Be ready to take opportunities
Shamime reflects on how important it is to seize every opportunity that comes your way, no matter how big or small. If you’re able to adapt, pivot and be open to new routes to success, you’ll inevitably go further.
In this segment, we asked the last leader we spoke to to leave a question for the next, they said: What’s a promise you want to make to yourself in this next phase of your leadership growth?
"1. To lead with clarity and courage, without over-explaining or over-carrying.
2. To protect my energy and health as a non-negotiable part of leadership.
3. To trust my lived experience and voice as enough."
What's next?
Looking ahead, Shamime’s focus is on scaling culturally responsive health and wellbeing models nationally, influencing systems change and creating workforce pathways for women from underserved communities through movement, belonging and leadership development. Shamime continues to seek new leadership roles that help drive change and create positive impact for the communities she serves.

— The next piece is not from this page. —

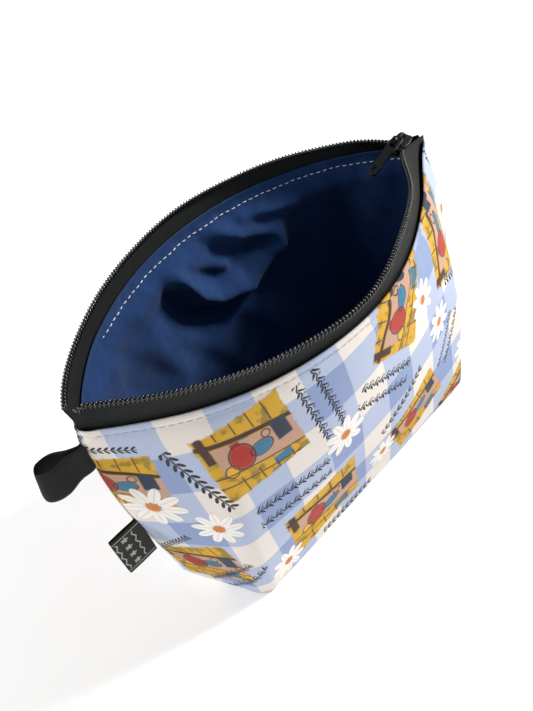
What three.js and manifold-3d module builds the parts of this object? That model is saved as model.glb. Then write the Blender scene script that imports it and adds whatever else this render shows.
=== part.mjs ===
// Open-top zip pouch for make-up: padded cotton shell on a boxed base, navy lining, coil zip round the mouth.
// Millimetres, +Z up, +X along the zip, -Y to the front. The origin is the middle of the base's underside.
import * as THREE from 'three';
import { mergeVertices } from 'three/addons/utils/BufferGeometryUtils.js';
import Module from 'manifold-3d';

const wasm = await Module();
wasm.setup();

// Driving dimensions of the bag
const MOUTH_Z = 118; // height at which a wall has turned to the mouth's outline
const EDGE_Z = 114; // folded edge of the fabric, with the tape standing above it
const MOUTH_LEFT = 97; // from the middle to a side seam at the mouth
const MOUTH_RIGHT = 101;
const FRONT_BULGE = 45.5; // how far the front lip stands out from the line between the side seams
const BACK_BULGE = 55;
const FRONT_ROUND = [1, 1.25]; // exponents of the lip's left and right halves: lower is blunter at its end
const BACK_ROUND = [0.78, 0.78];
const BASE_HALF = 75.5; // from the middle to a base corner
const BASE_DEPTH_HALF = 37.5;
const BASE_END = 93; // from the middle to the foot of a side seam
const SEAM_Y = 1; // the base seam lies just behind the origin
const MOUTH_SHIFT = 9.5; // the side seams lean back by this at the mouth
const SHIFT_CURVE = 1.3;
const BELLY = 6; // how far a filled wall swells at half height
const SIDE_SWELL = 5; // how far a side seam bows out there
const WALL_CURVE = 1.4; // how late a wall's outline turns from the base's to the mouth's

// Cloth, as inset from the outside of the bag
const OUTER = { out: 0, in: 0.8 };
const FLEECE = { out: 1.1, in: 3.1 };
const LINING = { out: 3.4, in: 3.9 };
const SEAM_GAP = 1; // between a front and a back panel, with the seam's thread in it
const THREAD_R = 0.2;
const FLEECE_STOP = 104; // height where the fleece ends, below the tape
const STITCH_DROP = 3; // a row of top stitching lies this far under a fabric edge
const STITCH_R = 0.1;

// Zip
const TAPE_SLOT = 1.8;
const TAPE_THICK = 0.5;
const TAPE_FOOT = 108; // height of the tape's sewn edge
const TAPE_FREE = 0.5; // the tape leaves the cloth this far above the fabric's edge
const COIL_R = 1.25;
const COIL_CLEAR = 0.3; // between a tape and its coil
const COIL_LEFT = -93;
const COIL_RIGHT = { front: 84.3, back: 87.2 };
const LIP_LEFT_Z = 124; // middle of the coil at the left seam
const LIP_RIGHT_Z = 120.8;
const LIP_APART = 1.75; // half the space between the two coils where they meet
const TAPE_APART = 4; // half the space between the two tapes beside the slider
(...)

“This needs to be bigger than Shamime. This needs to carry on without me.”
Alongside her ambition to drive change at a macro level, Shamime has begun introducing Afro fit classes at Bollyfit Active. These sessions are designed to celebrate African women within the community and give them a safe and supportive place to get active. She remains committed to empowering communities to take ownership of their health, wellbeing and future.